─── Source records
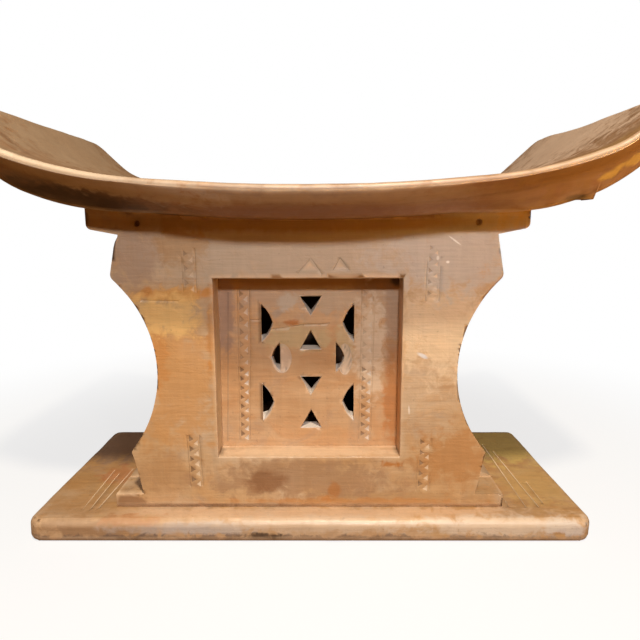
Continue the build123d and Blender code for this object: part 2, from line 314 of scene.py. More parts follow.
@dataclass(frozen=True)
class WoodFinish:
    """One wood finish: its colours, its gloss and how hard it has been used."""

    name: str
    pale: Rgb
    warm: Rgb
    rich: Rgb
    deep: Rgb
    dust: Rgb = (0.34, 0.25, 0.19)
    # the next colour is dirt, and also painted shade in creases, in dark cuts and on the pillar's inside
    dirt_and_shade: Rgb = (0.045, 0.016, 0.006)
    worn_colour: Rgb = (0.80, 0.56, 0.36)
    # the next colour is fresh-cut wood, and also painted light on lit walls and on the chips' right
    # columns
    fresh_and_lit: Rgb = (0.80, 0.62, 0.44)
    worn: float = 0.7
    # how strongly grime and painted shade darken the concave creases
    crease_dirt_shade_strength: float = 0.8
    streak: float = 0.3
    dusty: float = 0.35
    gloss: float = 0.44
    coat: float = 0.22
    bump: float = 0.3
    tooled: float = 0.3  # how deep the scraper strokes feel
    stains: tuple[Stain, ...] = ()

    def colour(self, graph: Graph, effects: WoodEffects, place: NodeSocket, grain: dict, patina: dict,
               stroke: NodeSocket) -> NodeSocket:
        """The wood's colour before wear: hues, figure, stains and fibres.

        Args:
            graph: the material's graph.
            effects: the shared node groups.
            place: where the wood is.
            grain: the grain's masks.
            patina: the patina's masks.
            stroke: the scraper strokes.
        Returns:
            The colour's socket.
        """
        colour = graph.mix(patina["Broad"], self.pale, self.warm)
        colour = graph.tint(colour, patina["Cloud"], 0.5, self.rich)
        colour = graph.tint(colour, grain["Figure"], self.streak, self.deep)
        colour = graph.tint(colour, patina["Smudge"], self.dusty, self.dust)
        for stain in self.stains:
            colour = stain.lay(graph, effects.stain, place, patina["Torn"], colour)
        colour = graph.shade(colour, grain["Fibre"], 0.955, 1.03)
        colour = graph.shade(colour, stroke, 0.975, 1.015)
        colour = graph.tint(colour, grain["Pore"], 0.2, self.deep)
        return graph.tint(colour, patina["Speck"], 0.2, self.dirt_and_shade)

    def material(self, effects: WoodEffects) -> Material:
        """Builds the finish as a procedural material.

        Args:
            effects: the shared node groups.
        Returns:
            The material.
        """
        material = bpy.data.materials.new(self.name)
        graph = open_nodes(material)
        place = graph.add("ShaderNodeTexCoord").outputs["Object"]
        grain, patina, tools = (graph.add("ShaderNodeGroup", {"Place": place}, node_tree=tree).outputs
                                for tree in (effects.grain, effects.patina, effects.tool_marks))
        worn, nook = (
            graph.math("MULTIPLY", graph.attribute(name), graph.span(patina["Cloud"], 0.0, 1.0, *ends))
            for name, ends in (("worn", (1.0, 0.5)), ("nook", (0.7, 1.0))))
        colour = self.colour(graph, effects, place, grain, patina, tools["Stroke"])
        # grime with painted shade in concave creases
        colour = graph.tint(colour, nook, self.crease_dirt_shade_strength, self.dirt_and_shade)
        colour = graph.tint(colour, worn, self.worn, self.worn_colour)
        # pale cuts: fresh wood and painted light; dark cuts: dirt and painted shade
        colour = graph.mix(graph.attribute("cut"), colour, self.fresh_and_lit)
        colour = graph.mix(graph.attribute("soot"), colour, self.dirt_and_shade)
        rough = self.gloss - 0.05
        for mask, weight in ((grain["Fibre"], 0.1), (patina["Smudge"], 0.14), (worn, -0.1)):
            rough = graph.math("MULTIPLY_ADD", mask, weight, rough)
        rough = graph.math("MULTIPLY_ADD", nook, 0.3, rough, clamp=True)
        height = graph.math("MULTIPLY", grain["Fibre"], 0.3)
        for mask, weight in ((tools["Stroke"], self.tooled), (patina["Cloud"], 0.9), (tools["Facet"], 0.9),
                             (grain["Pore"], -0.4)):
            height = graph.math("MULTIPLY_ADD", mask, weight, height)
        bump = graph.add("ShaderNodeBump", {"Strength": self.bump, "Distance": 0.6 * MM, "Height": height})
        shader = graph.add("ShaderNodeBsdfPrincipled", {
            "Base Color": colour, "Roughness": rough, "Coat Weight": self.coat, "Coat Roughness": 0.34,
            "Normal": bump.outputs["Normal"]})
        graph.add("ShaderNodeOutputMaterial", {"Surface": shader.outputs["BSDF"]})
        return material


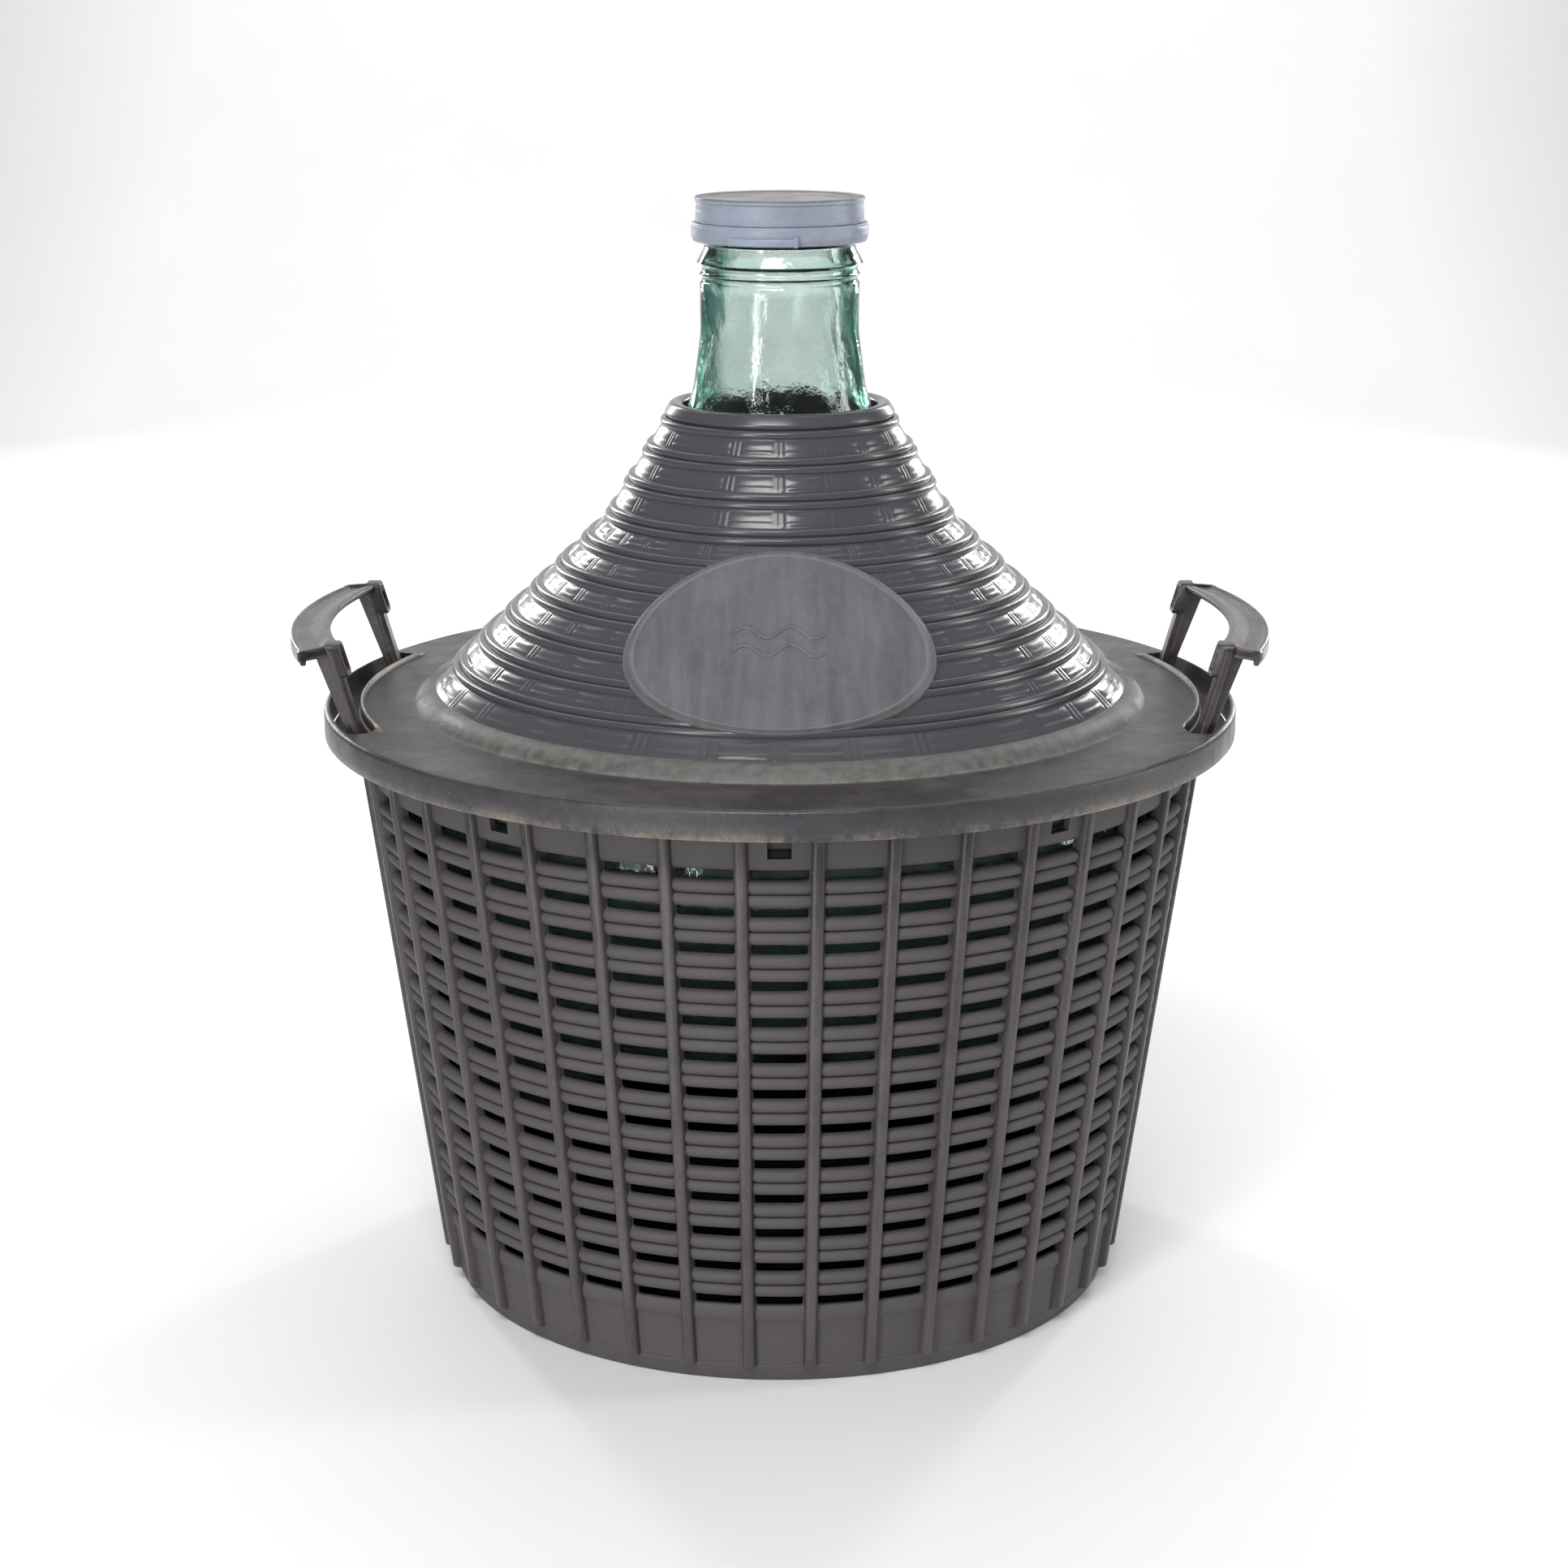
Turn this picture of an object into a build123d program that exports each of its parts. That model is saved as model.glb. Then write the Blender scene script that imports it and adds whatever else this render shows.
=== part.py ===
from build123d import *
import math
import os

# Ten-litre wide-mouth glass demijohn in a slatted plastic basket with a conical cover.
# Millimetres. Origin at the centre of the basket's foot, +Z up, handles on +X and -X,
# the cover's oval panel facing -Y.

# Basket: a tapered tub of upright ribs and level slats
BASKET_HEIGHT = 204.0
BASKET_R_FOOT = 119.0
BASKET_R_RIM = 146.2
BASKET_WALL = 2.4
FOOT_RING_HEIGHT = 6.8
FOOT_RING_INSET = 2.6
FOOT_RING_WIDTH = 9.0
FLOOR_Z = 3.0
FLOOR_THICK = 2.6
RIB_COUNT = 38
RIB_WIDTH = 4.4
RIB_PROUD = 3.0
RIB_TOP_DROP = 8.5
STRIP_WIDTH = 5.6
SLOT_ROWS = 13
SLOT_HEIGHT = 3.5
FIRST_SLOT_Z = 30.5
LAST_SLOT_DROP = 23.0
WINDOW_WIDTH = 7.5
WINDOW_HEIGHT = 7.7
WINDOW_DROP = 9.5
WINDOW_BAYS = (0, 4, 7, 12, 15, 19, -15, -12, -7, -4)
DRAIN_COUNT = 12
DRAIN_R = 4.0
DRAIN_PITCH_R = 62.0

# Cover: two cones, a rounded foot, a flat flange and a skirt. Rises are above the flange,
# insets and reaches are from the basket's rim.
COVER_WALL = 2.1
COVER_RISE = 101.0
COVER_HOLE_GAP = 3.2
COVER_RING_WIDTH = 3.1
KINK_R = 59.7
KINK_RISE = 62.2
CONE_FOOT_INSET = 26.7
CONE_FOOT_RISE = 5.0
FOOT_WIDTH = 7.1
FOOT_CROWN = 0.8
FLANGE_THICK = 2.0
SKIRT_REACH = 11.8
SKIRT_DROP = 10.0
SKIRT_WALL = 1.9
SKIRT_EDGE_RADIUS = 1.6
UPPER_PERIODS = 4
LOWER_PERIODS = 7
BEAD_PAIR_SHARE = 0.44
COVER_BEAD_PROUD = 0.9
PANEL_HALF_WIDTH = 50.5
PANEL_HALF_HEIGHT = 35.5
PANEL_SLANT = 38.3
PANEL_PROUD = 1.5
TONGUE_WIDTH = 9.0
TONGUE_THICK = 1.6
TONGUE_GAP = 0.4
TONGUE_LENGTH = 15.0

# Glass bottle. Neck rises are above the top of the cover.
GLASS_WALL = 3.6
BOTTLE_TO_BASKET = 2.6
BOTTLE_TO_COVER = 4.2
PUNT_HEIGHT = 12.0
FOOT_LAND_R = 92.0
HEEL_RADIUS = 20.0
SHOULDER_RADIUS = 34.0
NECK_ROOT_RADIUS = 45.0
NECK_FLARE_RADIUS = 40.0
NECK_BEND_RADIUS = 30.0
NECK_R_LOW = 30.0
NECK_R = 27.0
NECK_LOW_RISE = 1.0
NECK_STRAIGHT_RISE = 24.0
LOWER_RING_RISE = 42.4
LOWER_RING_PROUD = 2.3
LOWER_RING_HEIGHT = 2.6
BEAD_RISE = 45.9
BEAD_PROUD = 3.3
BEAD_HEIGHT = 3.6
COLLAR_INSET = 1.3
MOUTH_LOW_RISE = 54.0
MOUTH_TOP_RISE = 67.8
MOUTH_R = 26.9
MOUTH_WALL = 4.3
MOUTH_CHAMFER = 1.5

# Cap and its tear strip
CAP_TOP_THICK = 1.7
CAP_WALL = 1.5
CAP_GAP = 0.3
CAP_DISC_INSET = 0.2
CAP_SKIRT_HEIGHT = 6.8
STRIP_HEIGHT = 6.2
STRIP_WALL = 2.2
STRIP_STEP = 1.2
TAB_LENGTH = 23.0
TAB_HEIGHT = 2.6
TAB_PROUD = 0.8

# Handles, and the slots that they come up through
HINGE_DROP = 4.5
ROOT_R = 2.5
ROOT_GAP = 0.3
ROOT_TO_WALL = 0.75
LEG_Y = 53.0
LEG_STRAP_WIDTH = 8.0
LEG_STRAP_THICK = 2.6
LEG_WEB_THICK = 2.6
LEG_WEB_ROOT = 4.5
LEG_RUN_OUT = 9.2
LEG_TOP_DEPTH = 9.6
GRIP_TOP_RISE = 28.4
GRIP_IN_REACH = 8.4
GRIP_WIDTH = 14.4
GRIP_OVERRUN = 2.2
GRIP_TILT_DROP = 2.0
GRIP_THICK = 2.5
GRIP_RIM_DROP = 6.6
GRIP_RIM_WALL = 2.0
GRIP_END_LIP = 2.2
GRIP_END_DROP = 4.6
GRIP_END_PROUD = 0.8
BRACKET_THICK = 2.4
BRACKET_REACH = 2.6
SLOT_IN_INSET = 0.6
SLOT_END_GAP = 4.4
LIP_WIDTH = 1.6
LIP_PROUD = 1.6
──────
**Written task:**
Please print the material above exactly as it appears, from its first line through the line containing "wood finish: its", inclusive, and stop there.

**Task result:**
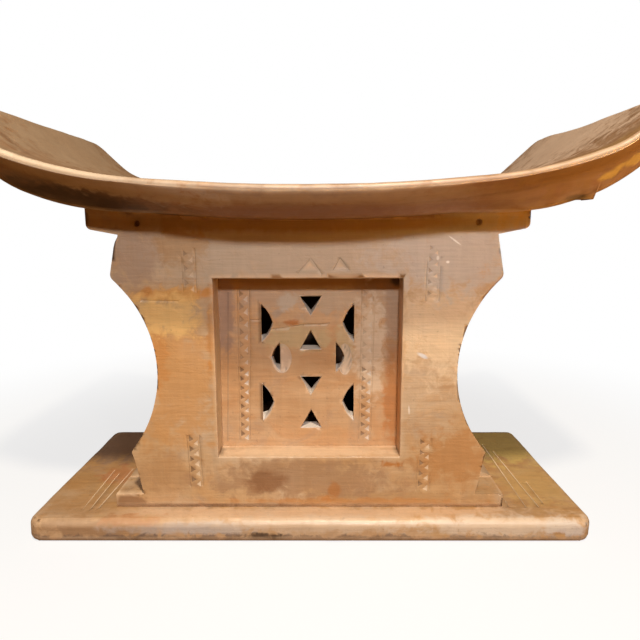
Continue the build123d and Blender code for this object: part 2, from line 314 of scene.py. More parts follow.
@dataclass(frozen=True)
class WoodFinish:
    """One wood finish: its colours, its gloss and how hard it has been used."""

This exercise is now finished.